• [Work to complete]
Repeat each line word for word.

• [Material provided]
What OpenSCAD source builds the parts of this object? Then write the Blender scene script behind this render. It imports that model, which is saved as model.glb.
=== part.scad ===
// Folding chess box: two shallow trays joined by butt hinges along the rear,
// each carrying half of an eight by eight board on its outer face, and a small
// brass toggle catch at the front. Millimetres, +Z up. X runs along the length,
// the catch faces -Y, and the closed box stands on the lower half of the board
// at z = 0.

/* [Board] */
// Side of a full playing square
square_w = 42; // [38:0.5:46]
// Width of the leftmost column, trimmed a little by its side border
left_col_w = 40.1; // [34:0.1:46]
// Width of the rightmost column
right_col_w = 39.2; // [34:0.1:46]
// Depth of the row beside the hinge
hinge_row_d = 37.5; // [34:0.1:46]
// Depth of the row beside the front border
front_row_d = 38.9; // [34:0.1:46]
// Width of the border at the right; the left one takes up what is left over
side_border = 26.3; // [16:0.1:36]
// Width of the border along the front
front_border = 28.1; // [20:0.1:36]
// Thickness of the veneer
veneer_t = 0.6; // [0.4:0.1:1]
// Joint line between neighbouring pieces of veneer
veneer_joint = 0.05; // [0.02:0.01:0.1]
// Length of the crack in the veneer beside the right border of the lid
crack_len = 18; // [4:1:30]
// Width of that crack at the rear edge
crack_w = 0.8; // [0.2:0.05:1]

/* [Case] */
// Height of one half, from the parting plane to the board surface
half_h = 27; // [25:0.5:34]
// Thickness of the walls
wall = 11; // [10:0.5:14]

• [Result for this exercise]
What OpenSCAD source builds the parts of this object? Then write the Blender scene script behind this render. It imports that model, which is saved as model.glb.
=== part.scad ===
// Folding chess box: two shallow trays joined by butt hinges along the rear,
// each carrying half of an eight by eight board on its outer face, and a small
// brass toggle catch at the front. Millimetres, +Z up. X runs along the length,
// the catch faces -Y, and the closed box stands on the lower half of the board
// at z = 0.

/* [Board] */
// Side of a full playing square
square_w = 42; // [38:0.5:46]
// Width of the leftmost column, trimmed a little by its side border
left_col_w = 40.1; // [34:0.1:46]
// Width of the rightmost column
right_col_w = 39.2; // [34:0.1:46]
// Depth of the row beside the hinge
hinge_row_d = 37.5; // [34:0.1:46]
// Depth of the row beside the front border
front_row_d = 38.9; // [34:0.1:46]
// Width of the border at the right; the left one takes up what is left over
side_border = 26.3; // [16:0.1:36]
// Width of the border along the front
front_border = 28.1; // [20:0.1:36]
// Thickness of the veneer
veneer_t = 0.6; // [0.4:0.1:1]
// Joint line between neighbouring pieces of veneer
veneer_joint = 0.05; // [0.02:0.01:0.1]
// Length of the crack in the veneer beside the right border of the lid
crack_len = 18; // [4:1:30]
// Width of that crack at the rear edge
crack_w = 0.8; // [0.2:0.05:1]

/* [Case] */
// Height of one half, from the parting plane to the board surface
half_h = 27; // [25:0.5:34]
// Thickness of the walls
wall = 11; // [10:0.5:14]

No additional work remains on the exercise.